WORK TO BE COMPLETED » Write out the lines from the top of the material through the line with "end: the second colour.", exactly and with nothing added.

DATA BLOCK »
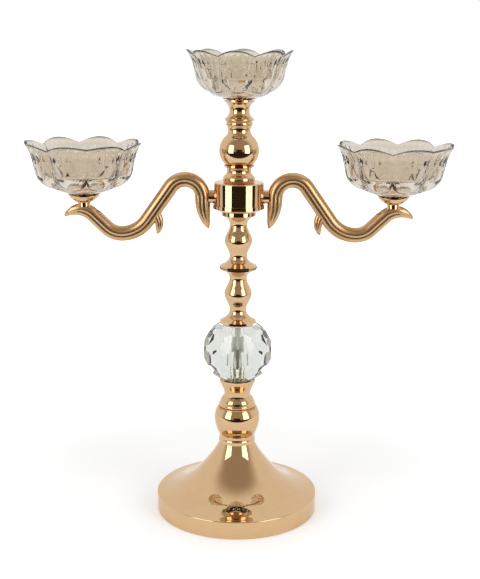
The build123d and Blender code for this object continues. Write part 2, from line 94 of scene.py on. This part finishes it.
def add_node(tree: Tree, kind: str, inputs: dict | None = None, **settings: object) -> bpy.types.Node:
    """Add a node with its settings and inputs.

    Args:
        tree: the node tree that gets the node.
        kind: the node's type, without the leading ShaderNode.
        inputs: input socket to its value, or to the output socket that feeds it.
        settings: the node's own properties.

    Returns:
        The new node.
    """
    node = tree.nodes.new("ShaderNode" + kind)
    for name, value in settings.items():
        setattr(node, name, value)
    for name, value in (inputs or {}).items():
        if isinstance(value, Socket):
            tree.links.new(value, node.inputs[name])
        else:
            node.inputs[name].default_value = value
    return node


def calc(tree: Tree, operation: str, *operands: float | Socket) -> Socket:
    """Work out a number on the surface from other numbers.

    Args:
        tree: the node tree.
        operation: what the Math node does.
        operands: numbers, or output sockets that give them.

    Returns:
        The socket with the result.
    """
    return add_node(tree, "Math", dict(enumerate(operands)), operation=operation).outputs[0]


def fade(tree: Tree, value: Socket, ends: tuple[float, float]) -> Socket:
    """Ease from 0 to 1 while a value goes from one end to the other.

    Args:
        tree: the node tree.
        value: the socket with the value.
        ends: the value that gives 0 and the value that gives 1.

    Returns:
        The socket with the eased number.
    """
    inputs = {"Value": value, "From Min": ends[0], "From Max": ends[1]}
    return add_node(tree, "MapRange", inputs, interpolation_type="SMOOTHSTEP").outputs[0]


def blend(tree: Tree, share: Socket, start: Colour | Socket, end: Colour | Socket) -> Socket:
    """Mix two colours.

    Args:
        tree: the node tree.
        share: the second colour's share.
        start: the first colour.
        end: the second colour.

    Returns:
        The socket with the mixed colour.
    """
    return add_node(tree, "Mix", {0: share, 6: start, 7: end}, data_type="RGBA").outputs[2]


def noise(tree: Tree, place: Socket, size_mm: float, detail: float) -> Socket:
    """Add a cloudy noise.

    Args:
        tree: the node tree.
        place: the socket with the place on the piece.
        size_mm: size of a cloud.
        detail: how many finer layers lie over the clouds.

    Returns:
        The socket with the noise.
    """
    return add_node(tree, "TexNoise", {"Scale": 1 / (size_mm * MM), "Detail": detail,
                                       "Vector": place}).outputs["Fac"]


def bump(tree: Tree, height: Socket, strength: float, depth_mm: float) -> Socket:
    """Turn a height into a tilt of the surface.

    Args:
        tree: the node tree.
        height: the socket with the height.
        strength: how strong the tilt is.
        depth_mm: depth that a height of 1 stands for.

    Returns:
        The socket with the tilted normal.
    """
    return add_node(tree, "Bump", {"Strength": strength, "Distance": depth_mm * MM,
                                   "Height": height}).outputs[0]


def object_place(tree: Tree) -> Socket:
    """Add the place on the piece, in the piece's own space.

    Args:
        tree: the node tree.

    Returns:
        The socket with the place.
    """
    return add_node(tree, "TexCoord").outputs["Object"]


def new_tree(name: str) -> tuple[Material, Tree]:
    """Make an empty node material.

    Args:
        name: the material's name.

    Returns:
        The material and its node tree.
    """
    material = bpy.data.materials.new(name)
    material.use_nodes = True
    material.node_tree.nodes.clear()
    return material, material.node_tree


def close_tree(tree: Tree, surface: Socket) -> None:
    """Link the surface shader to the material's output.

    Args:
        tree: the material's node tree.
        surface: the shader socket that gives the surface.
    """
    add_node(tree, "OutputMaterial", {"Surface": surface})


@dataclass(frozen=True)
class BowlPlace:
    """Where one glass bowl stands, how tall it is, and how far it was turned when it was set down."""

    x: float
    foot_z: float
    height: float
    turn_deg: float


@dataclass(frozen=True)
class PlatedMetal:
    """Gold-plated brass: polished it mirrors the room, cast and brushed it glows softly."""

    name: str
    colour: str
    worn_colour: str
    roughness: float
    rough_spread: float
    grain_mm: float
    grain_depth_mm: float

    def material(self) -> Material:
        """Build the plated metal, with a faint cloudiness in the plate and fine grain.

        Returns:
            The material.
        """
        material, tree = new_tree(self.name)
        place = object_place(tree)
        clouds = noise(tree, place, CLOUD_MM, 3.0)
        grain = noise(tree, place, self.grain_mm, 2.0)
        low, high = max(self.roughness - self.rough_spread, 0.0), self.roughness + self.rough_spread
        rough = add_node(tree, "MapRange", {"Value": clouds, "From Min": CLOUD_RANGE[0],
                                            "From Max": CLOUD_RANGE[1], "To Min": low, "To Max": high})
        shader = add_node(tree, "BsdfPrincipled", {
            "Base Color": blend(tree, clouds, linear(self.colour), linear(self.worn_colour)),
            "Metallic": 1.0, "Roughness": rough.outputs[0],
            "Normal": bump(tree, grain, 0.5, self.grain_depth_mm)})
        close_tree(tree, shader.outputs[0])
        return material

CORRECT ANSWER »
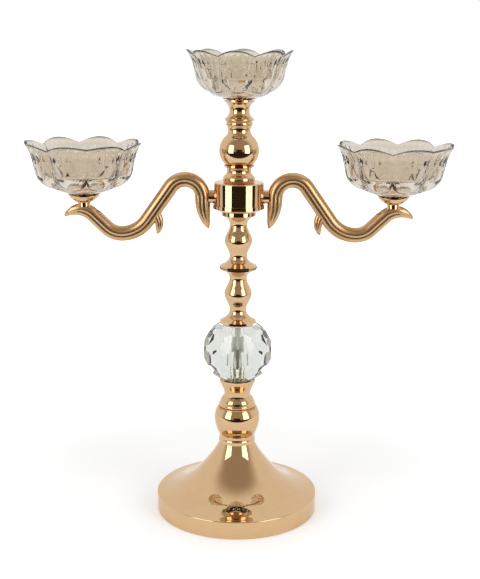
The build123d and Blender code for this object continues. Write part 2, from line 94 of scene.py on. This part finishes it.
def add_node(tree: Tree, kind: str, inputs: dict | None = None, **settings: object) -> bpy.types.Node:
    """Add a node with its settings and inputs.

    Args:
        tree: the node tree that gets the node.
        kind: the node's type, without the leading ShaderNode.
        inputs: input socket to its value, or to the output socket that feeds it.
        settings: the node's own properties.

    Returns:
        The new node.
    """
    node = tree.nodes.new("ShaderNode" + kind)
    for name, value in settings.items():
        setattr(node, name, value)
    for name, value in (inputs or {}).items():
        if isinstance(value, Socket):
            tree.links.new(value, node.inputs[name])
        else:
            node.inputs[name].default_value = value
    return node


def calc(tree: Tree, operation: str, *operands: float | Socket) -> Socket:
    """Work out a number on the surface from other numbers.

    Args:
        tree: the node tree.
        operation: what the Math node does.
        operands: numbers, or output sockets that give them.

    Returns:
        The socket with the result.
    """
    return add_node(tree, "Math", dict(enumerate(operands)), operation=operation).outputs[0]


def fade(tree: Tree, value: Socket, ends: tuple[float, float]) -> Socket:
    """Ease from 0 to 1 while a value goes from one end to the other.

    Args:
        tree: the node tree.
        value: the socket with the value.
        ends: the value that gives 0 and the value that gives 1.

    Returns:
        The socket with the eased number.
    """
    inputs = {"Value": value, "From Min": ends[0], "From Max": ends[1]}
    return add_node(tree, "MapRange", inputs, interpolation_type="SMOOTHSTEP").outputs[0]


def blend(tree: Tree, share: Socket, start: Colour | Socket, end: Colour | Socket) -> Socket:
    """Mix two colours.

    Args:
        tree: the node tree.
        share: the second colour's share.
        start: the first colour.
        end: the second colour.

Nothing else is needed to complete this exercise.